5. – Programming laws
Programming laws (which replace laws which were formerly called “programme” laws since the constitutional act of July 23, 2008) determine the objectives of the economic and social action of the State in a particular area (national education, military spending etc.) for a period of several years (often five) as well as the financial means it intends investing.
However, the corresponding credits can only be provided by a finance act passed for each budgetary year. The programming laws thus do not have a prescriptive or an obligatory nature from a financial point of view. However plans approved of by Parliament which set down long term objectives may receive financial commitments from the State, although this procedure on planning laws has fallen into abeyance (the last law of this type was that of July 10, 1989 which approved the tenth plan). However since 2008, programming laws may set down the multi-annual guidelines for public finances.
6. – Laws authorizing the ratification of treaties
Treaties and agreements which are legally ratified or approved have, as of their publication, a superior authority to that of laws, provided of course that each agreement or treaty is applied by the other party.
The most important treaties and agreements, listed in article 53 of the Constitution, can only be ratified by the President of the Republic after a vote authorizing him to do so. Such treaties include peace treaties, trade treaties, treaties or agreements concerning the organization of international affairs, those involving State finances, those which modify provisions which are a matter for statute, those concerning the status of persons and those dealing with the transfer, exchange or addition of territory.
During the examination by the assemblies of the ratification bill, the articles contained in the treaties or the agreements submitted for ratification are not voted upon. No amendment may be tabled on the text of a treaty. The National Assembly may only vote in favour of or against the ratification or for postponement.
If the Constitutional Council, having received a referral by the President of the Republic, the Prime Minister, the President of either assembly or by sixty M.P.s or sixty Senators, declares that an international commitment includes a clause running contrary to the Constitution, the authorization to ratify or approve that international commitment can only be passed after a revision of the Constitution.
III. –LAWS NOT PASSED BY PARLIAMENT:
Article 11 of the Constitution does not use the term “referendum laws” but it does make provision for a Government bill dealing with various areas to be put to referendum, i.e. to all voters. As they are passed by universal suffrage, referendum laws are not subject to the monitoring of their constitutionality (decision of the Constitutional Council of November 6, 1962).
The bill to be put to referendum must deal with the organization of public authorities, with reforms relating to the economic, social or environmental policy of the Nation and the public services involved, or provide for authorization to ratify a treaty that, although not contrary to the Constitution, would affect the functioning of the institutions.
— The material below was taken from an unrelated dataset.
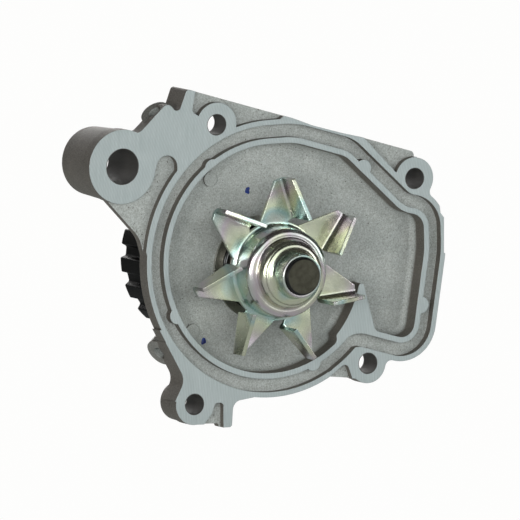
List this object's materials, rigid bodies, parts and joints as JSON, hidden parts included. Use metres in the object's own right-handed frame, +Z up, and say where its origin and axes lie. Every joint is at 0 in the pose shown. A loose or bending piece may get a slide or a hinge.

The decision to hold a referendum is taken by the President of the Republic, upon a proposal of the Prime Minister during a parliamentary session or upon a joint proposal by the two assemblies. In practice Parliament has never used its right to initiate a referendum. As for Government, its proposal has, more often than not, been purely a matter of form as the real initiative comes from the President of the Republic.
The Constitutional Act of July 23, 2008 modified article 11 of the Constitution so as to introduce the aforementioned reference to bills dealing with the environmental policy of the Nation but also in order to set down a new means of calling a referendum. Henceforth, a referendum may now be held on the initiative of one fifth of the members of Parliament, supported by one tenth of the voters enrolled on the electoral register. This initiative takes the form of a Member’s bill. If this Member’s bill has not been examined by the two assemblies within a time limit which has yet to be decided upon by an institutional act, the President of the Republic shall submit it to a referendum.
In addition to the procedure provided for by article 89 of the Constitution, General de Gaulle had recourse to the referendum law procedure in order to revise the Constitution so as to introduce the election of the President of the Republic by universal suffrage (Constitutional Act of November 6, 1962).
IV. – THE SPECIAL CASE OF ENABLING ACTS
In accordance with article 38 of the Constitution, the Government may request the Parliament for the authorization to take measures by ordinance that are normally a matter for statute. The authorization is granted by a law which sets the time limit for such a situation, as well as its purpose and the areas in which the Government intends to take measures.
The ordinances are taken in Council of Ministers, after consultation with the Conseil d’État. They may only be ratified in explicit terms. They come into force as soon as they are published but they lapse if a ratification bill is not tabled before the Parliament before the date set by the enabling act. At the end of the time limit mentioned in the enabling act passed by Parliament, the ordinances may no longer be modified for matters falling within the ambit of statute but by a law.
() See the combined provisions of article 47 of the Constitution and article 40 of the Institutional Act concerning finance acts of August 1, 2001.